▶ _WHAT THE TASK REQUIRES_
Reproduce each line from the first in the data through the line that contains "sweep(name, raised(wall, 0, z), disc(BAND_OUT" exactly; give nothing else.

▶ _SOURCE EXCERPT_
+ + + + + + +
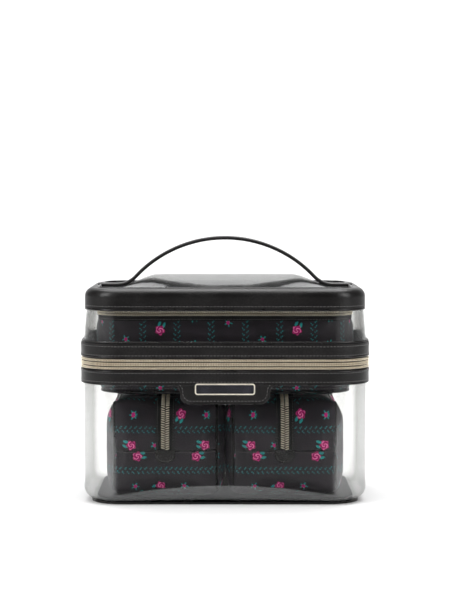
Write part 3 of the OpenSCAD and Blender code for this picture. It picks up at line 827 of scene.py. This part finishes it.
def band_stitching():
    """Thread rows on every band, and the cord that rolls each band's edge."""
    wall = outline(CASE_W, CASE_D, CORNER_R, 3 * MM)
    low, high = side("lid_band", 2, 0), side("lid_band", 2, 1)
    top, proud = BODY_BAND_TOP, 0.05 * MM
    for name, body, z in (("lid_band_stitches_upper", "lid", high - 2.3 * MM),
                          ("lid_band_stitches_lower", "lid", low + 2 * MM),
                          ("body_band_stitches_upper", "case_body", top - 2 * MM),
                          ("body_band_stitches_lower", "case_body", top - 10 * MM)):
        stitches(name, raised(wall, BAND_OUT + proud, z), body)
    inset = 1.2 * MM
    lean = outline(CASE_W - 2 * inset, CASE_D - 2 * inset, CORNER_R - inset, 3 * MM)
    stitches("top_band_stitches", raised(lean, proud, side("lid_top_band", 2, 0) + 2.2 * MM), "lid")
    for name, body, z, sunk in (("lid_band_lip", "lid", low + 0.5 * MM, 0.4 * MM),
                                ("body_band_lip_upper", "case_body", top - 0.6 * MM, 0.4 * MM),
                                ("body_band_lip_lower", "case_body", top - 12.2 * MM, 0.6 * MM)):
        sweep(name, raised(wall, 0, z), disc(BAND_OUT - sunk, 0, 0.9 * MM), TRIM, body)


def tab_edge():
    """The painted edge and the thread row round the front tab."""
    front = side("body_band", 1, 0)
    r = 7.65 * MM
    top = BODY_BAND_TOP - BODY_BAND_H
    half_top, drop = 47.7 * MM, 17.5 * MM
    half_low = half_top - 2 * r
    quarter = [math.radians(90 * k / 8) for k in range(9)]
    edge = [(half_top - r * math.sin(t), top - r + r * math.cos(t)) for t in quarter]
    edge += [(half_low + r * math.cos(t), top - drop + r - r * math.sin(t)) for t in quarter]
    edge += [(-x, z) for x, z in reversed(edge)]
    path = [(Vector((x, front, z)), FRONT) for x, z in edge]
    dense = [(p, n) for p, _, n in walk(path, 1.5 * MM, False)]
    sweep("front_tab_edge", dense, disc(-0.3 * MM, 0, 0.75 * MM, 8), TRIM, "case_body",
          closed=False, across=crossways(dense))
    inset = [(x * 0.955, z + 2.3 * MM if z < top - drop + r else z + 1.2 * MM) for x, z in edge]
    row = [(Vector((x, front - 0.05 * MM, z)), FRONT) for x, z in inset]
    stitches("front_tab_stitches", row, "case_body", closed=False, margin=4 * MM)


def top_sheet():
    """The clear lid panel: it bulges upwards in the middle and lies flat under the strap's ends."""
    low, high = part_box("lid_top_panel")
    w, d, r = high.x - low.x, high.y - low.y, 26.8 * MM
    rise, flat_from, flat_to, fullness = 11.5 * MM, 62 * MM, 103 * MM, 1.15
    thickness, hem, rings = 1 * MM, 4 * MM, 22
    verts, faces = [], []
    edge = [p for p, _ in outline(w, d, r, 5 * MM)]
    size = len(edge)

    def bulge(x, y):
        t = min(max((abs(x) - flat_from) / (flat_to - flat_from), 0), 1)
        fy = min(abs(y) / (d / 2 - hem), 1)
        return rise * (1 - t * t * (3 - 2 * t)) * (1 - fy * fy) ** fullness

    for drop in (0, -thickness):
        for k in range(rings, 0, -1):
            for p in edge:
                q = p * (k / rings)
                verts.append(Vector((q.x, q.y, PANEL_Z + bulge(q.x, q.y) + drop)))
        verts.append(Vector((0, 0, PANEL_Z + bulge(0, 0) + drop)))
    layer = rings * size + 1
    pairs = [(i, (i + 1) % size) for i in range(size)]
    for base in (0, layer):
        cells = []
        for k in range(rings - 1):
            a, b = base + k * size, base + (k + 1) * size
            cells += [(a + i, a + j, b + j, b + i) for i, j in pairs]
        last, centre = base + (rings - 1) * size, base + rings * size
        cells += [(last + i, last + j, centre) for i, j in pairs]
        faces += [(f[0], *f[:0:-1]) for f in cells] if base else cells
    faces += [(i, layer + i, layer + j, j) for i, j in pairs]
    sheet = make("lid_top_sheet", verts, faces, CLEAR_TOP, "lid")
    tidy_normals(sheet)
    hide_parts("lid_top_panel")


def body_sheet():
    """The clear wall: upright, then turned in under the case. At the front the turn starts as a
    soft crease that arches up in the middle."""
    low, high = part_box("clear_body_wall")
    turn_in, foot_z, arch = 11 * MM, low.z, 12 * MM
    thick = 1 * MM
    line = outline(CASE_W, CASE_D, CORNER_R, 4 * MM)
    reach = CASE_W / 2 - 20 * MM
    levels = []
    turns, upright = 16, 9
    for p, n in line:
        front = max(0.0, -n.y) ** 4
        bend_top = foot_z + turn_in + front * (arch * (1 - (p.x / reach) ** 2) - 7 * MM)
        crease = bend_top + 1 * MM
        rows = [(0, high.z - (high.z - crease) * i / (upright - 1)) for i in range(upright)]
        for k in range(turns + 1):
            down = k / turns
            t = math.pi / 2 * down
            x = (1 - math.cos(t)) * (1 - front) + front * (0.36 * down + 0.64 * down ** 7)
            z = (1 - math.sin(t)) * (1 - front) + front * (1 - down)
            rows.append((-x * turn_in, foot_z + (bend_top - foot_z) * z))
        rows.append((-turn_in - 6 * MM, foot_z))
        inner = [(x - thick, z) for x, z in rows[:upright]]
        for (x0, z0), (x1, z1), (x2, z2) in zip(rows[upright - 1:], rows[upright:],
                                                rows[upright + 1:] + rows[-1:]):
            tangent = Vector((x2 - x0, z2 - z0)).normalized()
            inner.append((x1 + tangent.y * thick, z1 - tangent.x * thick))
        ring = rows + inner[:len(rows)][::-1]
        levels.append([p + n * x + UP * z for x, z in ring])
    sheet = loft("clear_body_sheet", levels, CLEAR, "case_body", closed=True)
    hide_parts("clear_body_wall")


def hinge_strip():
    """The cloth strip that hinges the lid: a flat strip from the case up to the lid."""
    low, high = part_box("back_hinge")
    y = high.y
    cols, rows = 34, 14
    verts, faces = [], []
    for depth in (0, -TAPE_OUT * 0.9):
        for i in range(rows + 1):
            z = low.z + (high.z - low.z) * i / rows
            verts += [Vector((low.x + (high.x - low.x) * k / cols, y + depth, z))
                      for k in range(cols + 1)]
    n = cols + 1
    total = n * (rows + 1)
    for base, flip in ((0, 0), (total, 1)):
        for i in range(rows):
            for k in range(cols):
                a = base + i * n + k
                quad = (a, a + 1, a + 1 + n, a + n)
                faces.append(quad[::-1] if flip else quad)
    rim = [*range(n), *(i * n + cols for i in range(1, rows + 1)),
           *(rows * n + k for k in range(cols - 1, -1, -1)), *(i * n for i in range(rows - 1, 0, -1))]
    faces += [(a, a + total, b + total, b) for a, b in zip(rim, rim[1:] + rim[:1])]
    strip = make("back_hinge_strip", verts, faces, LINING, None)
    tidy_normals(strip)
    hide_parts("back_hinge")
    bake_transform(strip)


def handle():
    """The strap: flat ends sewn to the lid, an arch between, bending where it leaves the lid."""
    box_low, box_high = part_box("handle_arch")
    end_low, end_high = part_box("handle_end_right")
    thick = end_high.z - end_low.z
    radius, heel = 115.7 * MM, 25 * MM
    centre_z = box_high.z - thick / 2 - radius
    low_z = end_low.z + thick / 2
    heel_x = end_low.x
    turn = math.asin(heel_x / (radius + heel))
    tip = end_high.x + 4 * MM
    arch_steps, heel_steps, end_steps = 48, 12, 6
    half = []
    for k in range(arch_steps + 1):
        t = turn * k / arch_steps
        out = Vector((math.sin(t), 0, math.cos(t)))
        half.append((Vector((radius * out.x, 0, centre_z + radius * out.z)), out))
    for k in range(1, heel_steps + 1):
        t = turn * (1 - k / heel_steps)
        out = Vector((math.sin(t), 0, math.cos(t)))
        half.append((Vector((heel_x - heel * out.x, 0, low_z + heel - heel * out.z)), out))
    for k in range(1, end_steps + 1):
        half.append((Vector((heel_x + (tip - heel_x) * k / end_steps, 0, low_z)), UP))
    path = [(Vector((-p.x, 0, p.z)), Vector((-n.x, 0, n.z))) for p, n in half[:0:-1]] + half
    wide = (end_high.y - end_low.y) / 2
    under, over = -thick / 2 - 0.2 * MM, thick / 2 + 0.3 * MM
    edge_low, edge_high = wide - 0.6 * MM, wide - 0.7 * MM
    section = [(under, -edge_low), (under, 0), (under, edge_low), (under / 2, wide),
               (over / 2, wide), (over, edge_high), (over + 0.2 * MM, wide * 0.5),
               (over + 0.3 * MM, 0), (over + 0.2 * MM, -wide * 0.5), (over, -edge_high),
               (over / 2, -wide), (under / 2, -wide)]
    across = [-FRONT] * len(path)
    strap = sweep("handle_strap", path, section, STRAP, None, closed=False, across=across)
    pieces = [strap]
    row_y = wide - 2.2 * MM
    for y, name in ((-row_y, "front"), (row_y, "back")):
        row = [(p + n * (over + 0.05 * MM) + Vector((0, y, 0)), n) for p, n in path]
        pieces.append(stitches(f"handle_stitches_{name}", row, None, closed=False,
                               pitch=3.0, fat=0.26, margin=0.8 * MM))
    for piece in pieces:
        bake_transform(piece)
    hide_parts("handle_arch", "handle_end_left", "handle_end_right", "handle_flex_left",
                "handle_flex_right")


def paint_frame():
    """Materials for the CAD nodes that stay in view."""
    look = {
        CLEAR: ("lid_wall",),
        BAND: ("body_band", "lid_band", "lid_top_band"),
        TRIM: ("base_panel", "lid_band_piping", "lid_top_piping", "lid_top_welt", "zip_end_tabs"),
        LINING: ("base_board", "body_band_lining", "lid_band_lining"),
        PLATE: ("nameplate_frame",), ENAMEL: ("nameplate_insert",),
        SLIDER: ("main_slider_front", "main_slider_rear", "main_pull_front", "main_pull_rear",
                 "upper_bag_slider", "upper_bag_pull", "left_bag_slider", "left_bag_pull",
                 "right_bag_slider", "right_bag_pull"),
    }
    for material, nodes in look.items():
        for name in nodes:
            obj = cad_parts[name]
            obj.data.materials.clear()
            obj.data.materials.append(material)


# ---- studio
def area(name, place, aim, size, power, color=(1, 1, 1)):
    light = bpy.data.lights.new(name, "AREA")
    light.shape, light.size, light.size_y = "RECTANGLE", *size
    light.energy, light.color = power, color
    obj = bpy.data.objects.new(name, light)
    obj.location = place
    obj.rotation_euler = (Vector(aim) - Vector(place)).to_track_quat("-Z", "Y").to_euler()
    bpy.context.scene.collection.objects.link(obj)


def studio():
    """White paper curving up behind, soft boxes above and at the sides, a dim room in front."""
    half, front, back, bend, top = 3.0, -0.56, 1.5, 0.9, 3.0
    line = [(front, 0), (back, 0)]
    line += [(back + bend * math.sin(t), bend * (1 - math.cos(t)))
             for t in np.linspace(0.1, math.pi / 2, 14)]
    line.append((back + bend, top))
    verts = [(x, y, z) for y, z in line for x in (-half, half)]
    faces = [(2 * i, 2 * i + 1, 2 * i + 3, 2 * i + 2) for i in range(len(line) - 1)]
    make("paper_sweep", verts, faces, floor_paper(), None)
    world = bpy.data.worlds.new("studio")
    bpy.context.scene.world = world
    world.use_nodes = True
    tree = world.node_tree
    split = tree.nodes.new("ShaderNodeSeparateXYZ")
    tree.links.new(tree.nodes.new("ShaderNodeTexCoord").outputs["Generated"], split.inputs[0])
    fade = tree.nodes.new("ShaderNodeMapRange")
    fade.interpolation_type = "SMOOTHSTEP"
    for key, value in (("From Min", 0.0), ("From Max", 0.25), ("To Min", 0.3), ("To Max", 0.03)):
        fade.inputs[key].default_value = value
    tree.links.new(split.outputs[2], fade.inputs["Value"])
    sky = tree.nodes["Background"]
    sky.inputs["Color"].default_value = (1, 1, 1, 1)
    tree.links.new(fade.outputs[0], sky.inputs["Strength"])
    aim = (0, 0, 0.12)
    area("overhead", (0, 0.2, 1.5), (0, 0.1, 0), (1.7, 1.3), 38)
    area("key_left", (-1.35, -0.9, 1.0), aim, (0.5, 1.1), 21)
    area("fill_right", (1.35, -0.9, 0.9), aim, (0.5, 1.1), 16)
    area("paper_wash", (0, 0.8, 2.1), (0, 2.3, 0.7), (2.6, 0.6), 52)
    bpy.context.scene.view_settings.view_transform = "Standard"


def camera():
    """Straight on and a little above the lid."""
    away, eye_z, aim_z = 1.56, 0.278, 0.1874
    lens = bpy.data.cameras.new("camera")
    lens.sensor_width, lens.lens = 36, 103.8
    obj = bpy.data.objects.new("camera", lens)
    front = -CASE_D / 2
    obj.location = (0, front - away, eye_z)
    look = Vector((0, front, aim_z))
    obj.rotation_euler = (look - obj.location).to_track_quat("-Z", "Y").to_euler()
    bpy.context.scene.collection.objects.link(obj)
    bpy.context.scene.camera = obj


camera()
studio()
paint_frame()
for bag in ("left", "right"):
    lower_bag(bag)
upper_bag()
main_zip()
band_stitching()
tab_edge()
body_sheet()
top_sheet()
hinge_strip()
handle()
+ + + + + + +
▶ _FULL RESPONSE_
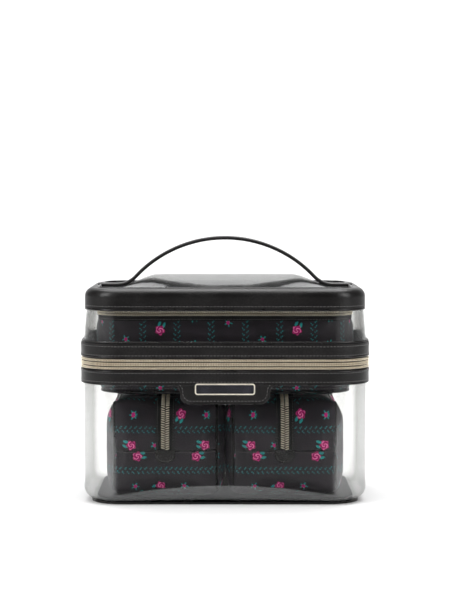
Write part 3 of the OpenSCAD and Blender code for this picture. It picks up at line 827 of scene.py. This part finishes it.
def band_stitching():
    """Thread rows on every band, and the cord that rolls each band's edge."""
    wall = outline(CASE_W, CASE_D, CORNER_R, 3 * MM)
    low, high = side("lid_band", 2, 0), side("lid_band", 2, 1)
    top, proud = BODY_BAND_TOP, 0.05 * MM
    for name, body, z in (("lid_band_stitches_upper", "lid", high - 2.3 * MM),
                          ("lid_band_stitches_lower", "lid", low + 2 * MM),
                          ("body_band_stitches_upper", "case_body", top - 2 * MM),
                          ("body_band_stitches_lower", "case_body", top - 10 * MM)):
        stitches(name, raised(wall, BAND_OUT + proud, z), body)
    inset = 1.2 * MM
    lean = outline(CASE_W - 2 * inset, CASE_D - 2 * inset, CORNER_R - inset, 3 * MM)
    stitches("top_band_stitches", raised(lean, proud, side("lid_top_band", 2, 0) + 2.2 * MM), "lid")
    for name, body, z, sunk in (("lid_band_lip", "lid", low + 0.5 * MM, 0.4 * MM),
                                ("body_band_lip_upper", "case_body", top - 0.6 * MM, 0.4 * MM),
                                ("body_band_lip_lower", "case_body", top - 12.2 * MM, 0.6 * MM)):
        sweep(name, raised(wall, 0, z), disc(BAND_OUT - sunk, 0, 0.9 * MM), TRIM, body)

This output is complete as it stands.